Yes: given a CW-complex $X$ the fundamental crossed module $\Pi_2(X,X^1)=(\partial \colon \pi_2(X,X^1) \to \pi_1(X^1))$, where $X^1$ is the 1-skeleton, represents the homotopy 2-type of $X$ (this can be stated in several ways). Moreover $\Pi_2(X,X^1)$ can be calculated combinatorially: $(\partial \colon \pi_2(X^2,X^1) \to \pi_1(X^1))$ is a totally free crossed module, and when you attach three handles you solely need to impose relations on $\pi_2(X^2,X^1)$ in order to get to $\pi_2(X,X^1)$

Now if you have a Kirby diagram (i.e. a handlebody decomposition), then squashing the handles along their core yields a CW-complex. So in theory the fundamental crossed module of the associated CW-complex can be calculated combinatorially. Except that it might be a non-trivial exercise to determine the attaching maps of the 3-handles in such that way that the relations on $\pi_2(X^2,X^1)$ become transparent. (For complements of knotted surfaces this is quite a doable thing.)

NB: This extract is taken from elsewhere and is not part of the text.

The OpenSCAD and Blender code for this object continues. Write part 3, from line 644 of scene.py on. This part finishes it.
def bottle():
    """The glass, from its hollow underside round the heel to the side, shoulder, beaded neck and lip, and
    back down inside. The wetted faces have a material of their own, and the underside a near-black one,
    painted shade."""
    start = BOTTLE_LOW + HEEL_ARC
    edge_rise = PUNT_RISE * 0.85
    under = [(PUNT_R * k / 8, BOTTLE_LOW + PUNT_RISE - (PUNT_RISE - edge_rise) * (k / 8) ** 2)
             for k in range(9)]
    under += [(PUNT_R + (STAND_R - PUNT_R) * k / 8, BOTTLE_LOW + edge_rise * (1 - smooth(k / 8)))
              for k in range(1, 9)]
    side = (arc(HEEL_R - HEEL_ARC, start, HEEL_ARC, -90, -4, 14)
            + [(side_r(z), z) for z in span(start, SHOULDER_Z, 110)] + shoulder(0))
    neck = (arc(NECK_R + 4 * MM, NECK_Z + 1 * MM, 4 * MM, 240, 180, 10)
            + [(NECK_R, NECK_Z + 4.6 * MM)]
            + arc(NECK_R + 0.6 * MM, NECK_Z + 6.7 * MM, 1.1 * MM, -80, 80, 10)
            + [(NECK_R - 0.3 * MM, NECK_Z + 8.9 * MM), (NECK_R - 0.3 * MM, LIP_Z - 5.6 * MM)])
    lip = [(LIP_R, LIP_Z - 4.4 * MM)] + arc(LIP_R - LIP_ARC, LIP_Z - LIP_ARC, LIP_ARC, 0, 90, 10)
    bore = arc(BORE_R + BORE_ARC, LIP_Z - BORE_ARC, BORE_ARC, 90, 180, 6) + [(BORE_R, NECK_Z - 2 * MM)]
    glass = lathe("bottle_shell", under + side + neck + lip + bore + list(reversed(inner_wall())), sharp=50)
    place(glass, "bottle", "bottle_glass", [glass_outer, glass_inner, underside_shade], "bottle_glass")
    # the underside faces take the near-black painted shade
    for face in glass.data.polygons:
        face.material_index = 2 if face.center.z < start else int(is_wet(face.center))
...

Some discussion is in J. Faria Martins, The fundamental crossed module of the complement of a knotted surface, Trans. Amer. Math. Soc. 361 (2009), no. 9, 4593–4630 https://arxiv.org/abs/0801.3921

and also in: Higher lattices, discrete two-dimensional holonomy and topological phases in (3+1) D with higher gauge symmetry (https://arxiv.org/abs/1702.00868) section 3.4 and On 2-Dimensional Homotopy Invariants of Complements of Knotted Surfaces (https://arxiv.org/abs/math/0507239)

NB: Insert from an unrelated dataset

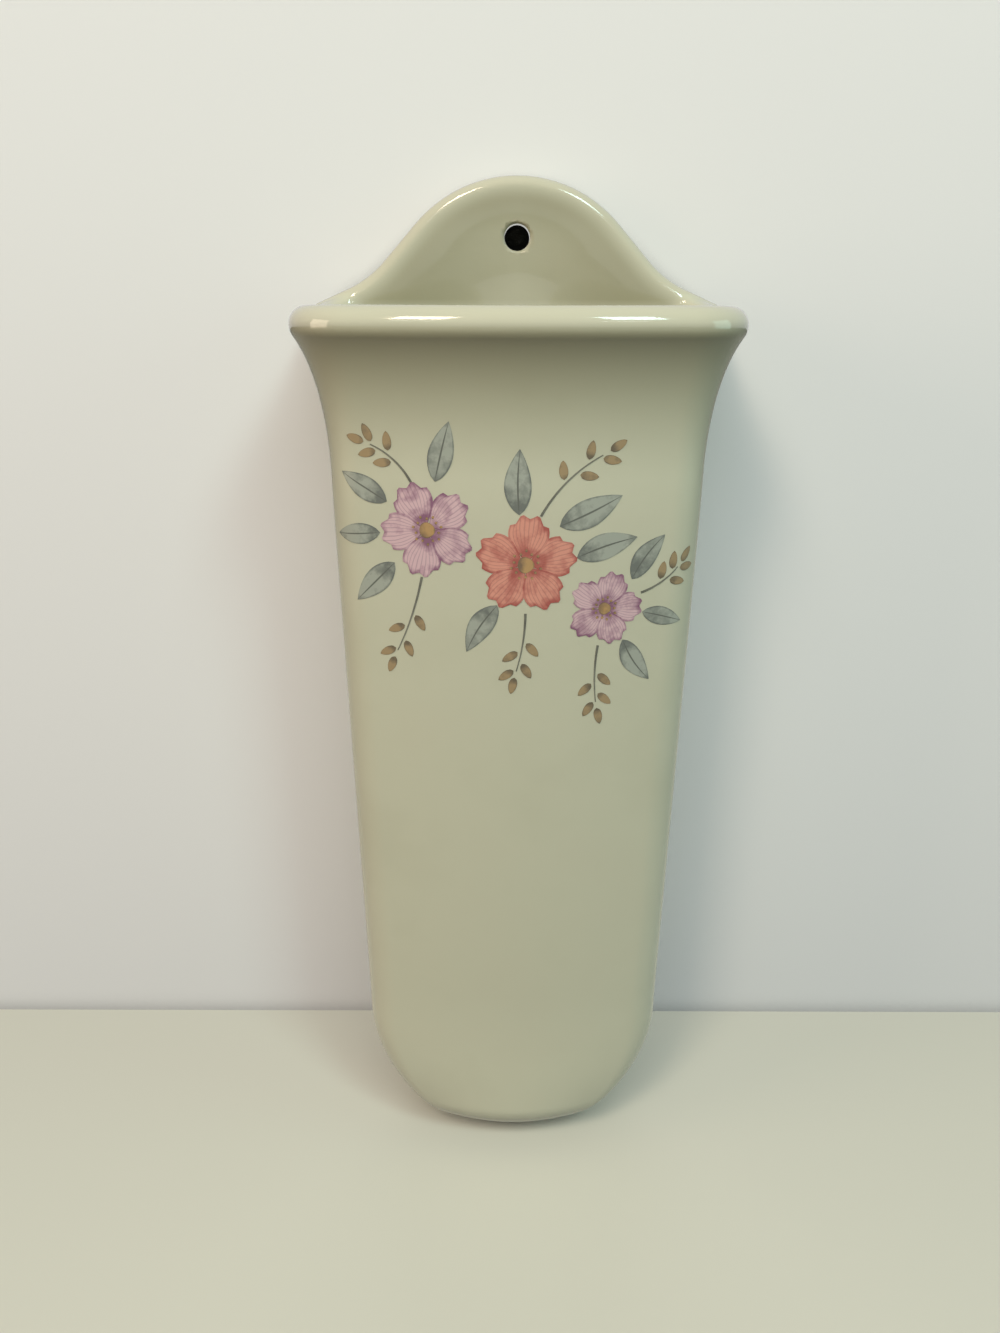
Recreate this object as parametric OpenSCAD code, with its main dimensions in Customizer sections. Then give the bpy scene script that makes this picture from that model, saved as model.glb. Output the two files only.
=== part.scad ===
// Hanging wall vase: a flat-backed, bow-fronted pocket with a rolled rim, a rounded
// base and an arched head with a hanging hole. The clay members are luted face to face,
// and a thin flower print lies on the front.
// The origin is on the hole's axis at the wall, +Z is up and the front faces -Y.

/* [Head] */
// Height of the crown above the hole's axis
crown_h = 14.4; // [13:0.2:17]
// Radius of the crown
crown_r = 35; // [33:0.5:36]
// Steepest slope of the arch, in degrees
arch_slope = 47.5; // [46:0.5:50]
// Radius of the hollow where the arch runs out into its foot
hollow_r = 28; // [15:1:30]
// Slope of the foot where it meets the rim, in degrees
foot_slope = 23.5; // [22:0.5:26]
// Radius of the shoulder where the foot turns down into the rim
shoulder_r = 2.6; // [2:0.1:3]
// Depth of that shoulder's centre below the top of the rim
shoulder_low = 1.6; // [1.2:0.1:2]
// Diameter of the hanging hole
hole_d = 6.4; // [4:0.2:9]
// Width of the raised roll round the head's face
roll_w = 6.4; // [4:0.2:7]
// Height of that roll above the head's face
roll_h = 1.2; // [0.6:0.1:1.6]

/* [Rim] */
// Distance from the hole's axis down to the top of the rim
rim_drop = 16.5; // [15.5:0.5:18]
// Radius of the rolled bead
bead_r = 4.3; // [3.6:0.1:4.8]
// Reach of the bead beyond the wall below it
rim_reach = 8; // [6:0.5:10]
// Height of the cove below the bead
cove_h = 31; // [24:1:40]

/* [Body] */
// Width of the body at the foot of the cove
body_top_w = 89.2; // [86:0.2:94]
// Width of the body where the base begins
body_low_w = 82.8; // [76:0.2:88]
// Depth of the body from the wall, at the foot of the cove
body_top_d = 52; // [48:0.5:56]
// Depth of the body from the wall, where the base begins
body_low_d = 40; // [37:0.5:45]
// Radius of the two upright front corners
corner_r = 11; // [9:0.5:14]
// Radius of the bowed front
bow_r = 140; // [110:5:200]
// Thickness of the front wall
wall_t = 5; // [3:0.5:6]
// Thickness of the back plate
plate_t = 6; // [4:0.5:8]

/* [Base] */
// Distance from the hole's axis down to the lowest point
base_drop = 252; // [220:0.5:280]
// Height over which the sides turn under
knee_h = 40.5; // [34:0.5:50]
// Fullness of that turn, 2 is an ellipse
knee_n = 1.94; // [1.8:0.02:3]
// Height over which the front turns under
toe_h = 14; // [11:0.5:22]
// Fullness of that turn, 2 is an ellipse
toe_n = 2.3; // [2:0.1:3.2]
// Thickness of the floor inside
floor_t = 6; // [4:0.5:8]

/* [Print] */
// Distance from the foot of the cove down to the middle blossom
print_low = 19.7; // [16:0.1:30]
// Distance of the mauve blossoms to either side of the middle
mauve_out = 21; // [20:0.5:22]
// Height of the larger mauve blossom above the coral one
mauve_up = 8; // [6:0.5:9]
// Depth of the smaller mauve blossom below the coral one
mauve_down = 11; // [9:0.5:13]
// Radius of the coral blossom
coral_r = 11.5; // [10:0.5:12]
// Radius of the larger mauve blossom
mauve_r = 11; // [9:0.5:11.5]
// Radius of the smaller mauve blossom
mauve_small_r = 9; // [7:0.5:9.5]
// Depth of the notches between petals, as a share of the blossom's radius
petal_notch = 0.34; // [0.2:0.02:0.4]
// Radius of a blossom's centre, as a share of the blossom's radius
centre_share = 0.24; // [0.16:0.02:0.3]
// Length of the usual leaf
leaf_l = 14; // [11:0.5:15]
// Width of a leaf, as a share of its length
leaf_share = 0.42; // [0.3:0.02:0.46]
// Length of the longest spray
spray_l = 20; // [16:0.5:21]
// Width of a stem
stem_w = 0.6; // [0.4:0.1:0.8]
// Length of a seed bud
bud_l = 4.4; // [3.4:0.2:5]
// Width of a seed bud
bud_w = 2.1; // [1.4:0.1:2.4]
// Thickness of the print
print_t = 0.15; // [0.1:0.01:0.25]

/* [Hidden] */

glaze = [0.85, 0.83, 0.72];
mauve = [0.66, 0.52, 0.62];
coral = [0.74, 0.36, 0.32];
ochre = [0.62, 0.45, 0.24];
leaf_grey = [0.55, 0.57, 0.52];
stem_grey = [0.36, 0.36, 0.35];
bud_tan = [0.66, 0.54, 0.38];

// Gap under and between printed parts, so that they stay separate solids
print_gap = 0.06;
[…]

A step towards what you seem to be imagining may be in the following paper (available here):

J. Faria Martins, The fundamental crossed module of the complement of a knotted surface, Trans. Amer. Math. Soc. 361 (2009), no. 9, 4593–4630

As the title states this looks at the case of the complement of a knotted surface. I do not know if that helps.